Drogenpolitik: Mehr Gesundheit, weniger Strafe
DW
In Wien tagt ab Montag die Suchtstoffkommission der UN. Deutschland will sich dort für alternative Entwicklung einsetzen, für Menschenrechte - und gegen moralisierende Repression.
Die Zahlen sind so gigantisch wie das Problem, das sie abbilden: 2020 haben laut den Vereinten Nationen 275 Millionen Menschen Drogen verwendet. Das sind 22% mehr als noch zehn Jahre zuvor. Genauso kennen auch die Zahlen für beschlagnahmtes Kokain, Cannabis, Heroin nur eine Richtung: nach oben. Bei Kokain allein hat sich die in Europa beschlagnahmte Menge in der letzten Dekade mehr als verdoppelt. Der Trend wird voraussichtlich anhalten. Bis 2030, so sagen die Autoren des jüngsten World Drug Reports voraus, werden noch einmal 11% mehr Menschen zu Drogen greifen; in Afrika sollen es sogar 40% mehr sein – mit allen damit einhergehenden gesundheitlichen und sozialen Folgen.
Die Milliardensummen für die Durchsetzung von Drogengesetzen hätten den Markt nicht verkleinert, geschweige denn ausgetrocknet, konstatiert Ann Fordham im DW-Interview. Im Gegenteil, führt die Direktorin des internationalen NGO-Dachverbands International Drug Policy Consortium, IDPC, weiter aus: Die Drogenbekämpfung habe zu massiven Menschenrechtsverletzungen geführt, wie etwa auf den Philippinen, wo es massenweise außergerichtliche Tötungen gibt. Fordhams bittere Bilanz: "Die Schäden der repressiven Drogenpolitik sind weit schwerwiegender als die durch die Drogen selbst."

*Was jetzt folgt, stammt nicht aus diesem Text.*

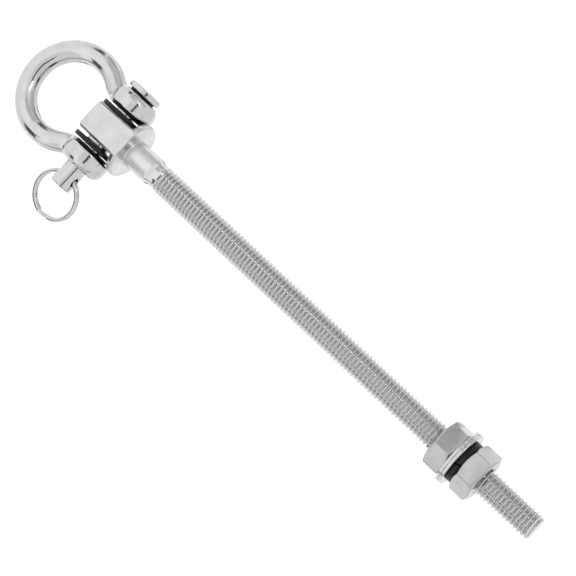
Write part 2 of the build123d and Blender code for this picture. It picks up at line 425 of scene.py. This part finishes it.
def rod_mesh():
    """The shank, its run-out and a true right-hand helical thread with a chamfered tip."""
    form = len(THREAD_FORM)
    turns = ceil((rod_tip - THREAD_START) / PITCH) + 2
    rows = turns * form
    verts = []
    for side in range(THREAD_SIDES):
        share = side / THREAD_SIDES
        for row in range(rows):
            step, cut = THREAD_FORM[row % form]
            z = THREAD_START + (row // form + step + share - 1) * PITCH
            fade = smooth_step((z - THREAD_START) / THREAD_RUN_IN)
            crest = RUNOUT_RADIUS + (THREAD_RADIUS - RUNOUT_RADIUS) * fade
            out = crest - cut * THREAD_DEPTH * fade
            out = min(out, TIP_RADIUS + (rod_tip - z) * TIP_SLOPE)
            if z <= THREAD_START:
                z, out = THREAD_START, RUNOUT_RADIUS
            if z >= rod_tip:
                z, out = rod_tip, TIP_RADIUS
            turn = 2 * pi * share
            verts.append(Vector((out * cos(turn), out * sin(turn), z)))
    faces = []
    for side in range(THREAD_SIDES):
        last = side == THREAD_SIDES - 1
        for row in range(rows - 1):
            over = row + form if last else row
            if over + 1 >= rows:
                continue
            here, there = side * rows + row, (side + 1) % THREAD_SIDES * rows + over
            faces.append((here, here + 1, there + 1, there))

    def add_turned(profile):
        new_verts, new_faces = lathe(profile, along_z(), sides=THREAD_SIDES)
        base = len(verts)
        verts.extend(new_verts)
        faces.extend([tuple(i + base for i in f) for f in new_faces])

    # the satin shank, its softened end and the cone down to the run-out
    shank = [
        (-COLLAR_THICKNESS / 2, 0), (-COLLAR_THICKNESS / 2, SHANK_RADIUS),
        (0.0, SHANK_RADIUS), (SHANK_LENGTH - 0.3 * MM, SHANK_RADIUS),
        (SHANK_LENGTH - 0.05 * MM, SHANK_RADIUS - 0.02 * MM),
        (SHANK_LENGTH + 0.2 * MM, SHANK_RADIUS - 0.1 * MM),
        (SHANK_LENGTH + 0.8 * MM, RUNOUT_RADIUS + 0.06 * MM),
        (SHANK_LENGTH + 1.05 * MM, RUNOUT_RADIUS), (THREAD_START, RUNOUT_RADIUS),
    ]
    add_turned(shank)
    add_turned([(rod_tip, TIP_RADIUS), (rod_tip, TIP_RADIUS * 0.9), (rod_tip, 0)])
    return verts, faces


def collar_mesh():
    """The collar, rounded on both rims, with two flats and a soft root for the shank."""
    profile = rounded([
        (-COLLAR_THICKNESS, 0, 0),
        (-COLLAR_THICKNESS, collar_radius, COLLAR_ROUNDING),
        (0, collar_radius, COLLAR_ROUNDING),
        (0, SHANK_RADIUS + 0.5 * MM, 0),
        (0.06 * MM, SHANK_RADIUS + 0.2 * MM, 0),
        (0.4 * MM, SHANK_RADIUS - 0.02 * MM, 0),
        (0.4 * MM, 0, 0),
    ], steps=12)
    verts, faces = lathe(profile, along_z(), sides=256)
    for v in verts:
        rise = min(max(v.z + COLLAR_FLAT_ROUNDING, 0), COLLAR_FLAT_ROUNDING)
        inset = COLLAR_FLAT_ROUNDING - sqrt(COLLAR_FLAT_ROUNDING ** 2 - rise ** 2)
        reach = lug_depth / 2 - inset
        if abs(v.y) > reach:
            v.xy *= reach / abs(v.y)
    return verts, faces


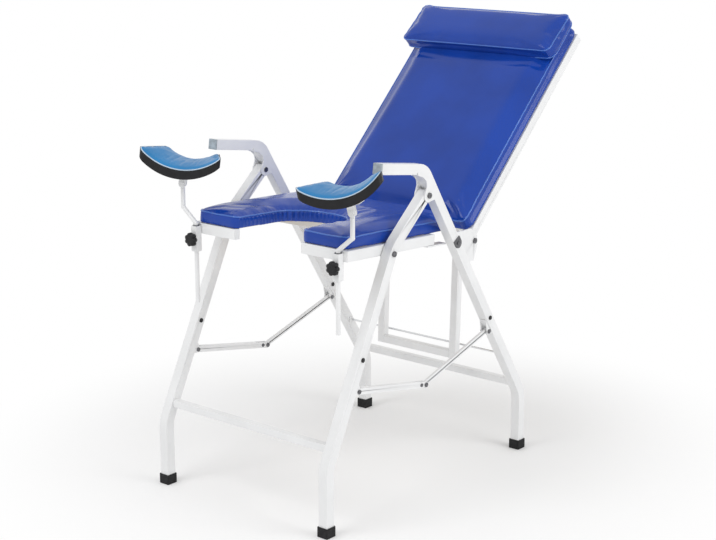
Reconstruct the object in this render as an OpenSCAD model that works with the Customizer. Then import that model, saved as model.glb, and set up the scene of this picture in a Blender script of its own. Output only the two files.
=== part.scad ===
// Folding examination bed: two hinged leg frames, a notched seat, a reclining
// back held by a swinging prop, and a pair of leg supports.
// Axes: X across the bed, -Y towards the foot end, +Z up. Left is -X, right is +X.
// The origin is on the floor, below the middle of the bed.

/* [Leg frames] */
// Width over the outer faces of the legs
frame_w = 604; // [596:1:640]
// Side of the square leg tube
tube = 28; // [26:0.5:30]
// Wall of the tubes
wall = 1.5; // [1:0.1:2]
// Distance between the front feet and the rear feet
foot_spread = 844; // [820:1:870]

/* [Rear legs and arms] */
// Height of the rear knee bend
rear_knee_h = 172; // [150:1:185]
// Lean of the rear leg from the vertical, in degrees
rear_slant = 33; // [32:0.5:34]
// Height where the leg and the arm meet
arm_h = 889; // [875:1:900]
// Length of the arm from that corner to its front end
arm_len = 178; // [150:1:220]
// Rise of the arm towards its front end, in degrees
arm_rise = 8; // [0:0.5:12]
// Bend radius between the leg and the arm
arm_bend_r = 50; // [44:1:54]
// Bend radius of the knees
knee_r = 90; // [60:1:110]
// Height of the bar between the rear legs
rear_bar_h = 205; // [195:1:230]
// Side of the bars between the legs
leg_bar = 20; // [16:1:24]

/* [Front legs] */
// Height of the front knee bend
front_knee_h = 180; // [160:1:195]
// Lean of the front leg from the vertical, in degrees
front_slant = 26; // [25:0.5:27]
// Height of the upper bend
seat_bend_h = 704; // [698:1:710]
// Radius of the upper bend
seat_bend_r = 110; // [80:1:120]
// Height of the bar between the front legs
front_bar_h = 227; // [215:1:250]
// How far the apex pivot lies below the corner of the arm
apex_drop = 69; // [67:1:72]
// How far the apex pivot lies behind that corner
apex_back = 10; // [8:0.5:11]

/* [Stays] */
// Height of the leg's middle line beside the front end of a stay
stay_front_h = 368; // [355:1:380]
// Height of the leg's middle line beside the rear end of a stay
stay_rear_h = 403; // [395:1:410]
// Height of the joint in the middle of a stay
stay_mid_h = 305; // [300:1:310]
// Distance of that joint in front of the rear feet
stay_mid_out = 448; // [444:1:452]
// Depth of the front link
stay_depth = 17; // [15:0.5:18]
// Depth of the rear link
link_depth = 13; // [11:0.5:13.5]

/* [Seat] */
// Height of the seat pivot
seat_pivot_h = 690; // [686:1:693]
// Fall of the seat towards the back, in degrees
seat_tilt = 2.9; // [2:0.1:3.5]
// Reach of the seat frame in front of its pivot
seat_front = 146; // [140:1:152]
// Reach of the seat rails behind the pivot
seat_rear = 208; // [202:1:212]
// Width of the seat rails
rail_w = 22; // [20:1:24]
// Width of the seat cushion
seat_w = 528; // [500:1:530]
// Reach of the seat cushion behind the pivot
seat_cushion_rear = 322; // [310:1:328]
// Height of the edge of the seat cushion
seat_edge = 31; // [26:1:34]
// Crown of the seat cushion above its edge
seat_crown = 12; // [6:1:14]
// Width of the notch in the seat
notch_w = 222; // [200:1:232]
// Depth of the notch in the seat
notch_depth = 242; // [220:1:248]
// Radius of the inner corners of the notch
notch_r = 94; // [70:1:98]

/* [Back] */
// Height of the back pivot
back_pivot_h = 653; // [650:1:657]
// Distance of the back pivot in front of the rear feet
back_pivot_out = 209; // [206:1:213]
// Slope of the back from the horizontal, in degrees
recline = 44.5; // [43:0.5:46]
// Width of the back
back_w = 520; // [500:1:524]
// Side of the back tubes
back_tube = 28; // [26:0.5:28]
// Length of the back tubes above the pivot
back_len = 728; // [700:1:750]
// Length of the back cushion
back_cushion_len = 726; // [690:1:740]
// Thickness of the edge of the back cushion
back_edge = 35; // [28:1:38]
// Crown of the back cushion above its edge
back_crown = 10; // [5:1:13]
// Start of the back cushion above the pivot
back_start = 15; // [15:1:22]

/* [Head pillow] */
// Width of the pillow
pillow_w = 538; // [500:1:544]
// Length of the pillow along the back
pillow_len = 156; // [130:1:170]
// Thickness of the pillow at its lower edge
pillow_low = 52; // [44:1:58]
// Thickness of the pillow at its upper edge
pillow_high = 38; // [30:1:46]

/* [Prop] */
// Width of the prop frame
prop_w = 286; // [270:1:310]
// Side of the prop tubes
prop_tube = 22; // [20:0.5:22.5]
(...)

Ann Fordham wird mit dabei sein, wenn in Wien ab Montag die Suchtstoffkommission der Vereinten Nationen (Commission on Narcotic Drugs, CND) zu ihrer Jahrestagung zusammenkommt. Über 1000 Expertinnen und Experten aus aller Welt diskutieren dort vier Tage lang über aktuelle Entwicklungen in der internationalen Drogenpolitik.
Dieser Austausch ist dem neuen Sucht- und Drogenbeauftragten der Bundesregierung so wichtig, dass Burkhard Blienert alle vier Konferenztage vor Ort sein will. Im DW-Interview stellt der SPD-Politiker klar, er wolle in Wien die Position Deutschlands deutlich machen, "dass wir Sucht als Krankheit betrachten. Wir betonen ganz stark den gesundheitspolitischen Aspekt: Mir geht es um Harm Reduction." Um Schadensbegrenzung also. Wie wichtig das ist, zeigt ein Blick auf die UN-Zahlen: Jährlich sterben weltweit mehr als eine halbe Million Menschen im Zusammenhang mit Drogennutzung. Alle 54 Sekunden ereignet sich so ein meist vermeidbarer Tod.
Der zweite Aspekt, der Burkhard Blienert wichtig ist: "Wie kriegen wir in den Drogenanbauländern alternative Entwicklungen mit dem entsprechenden Elan auch umgesetzt. Wir wissen zum Beispiel, dass durch den Drogenanbau der Entwaldungsprozess beschleunigt wird. Aber durch alternative Entwicklungen können neue Perspektiven geschaffen werden". Den Kleinbauern sollen legale Einkommensmöglichkeiten geboten werden. Kaffee statt Koka könnte man das auf eine Formel bringen.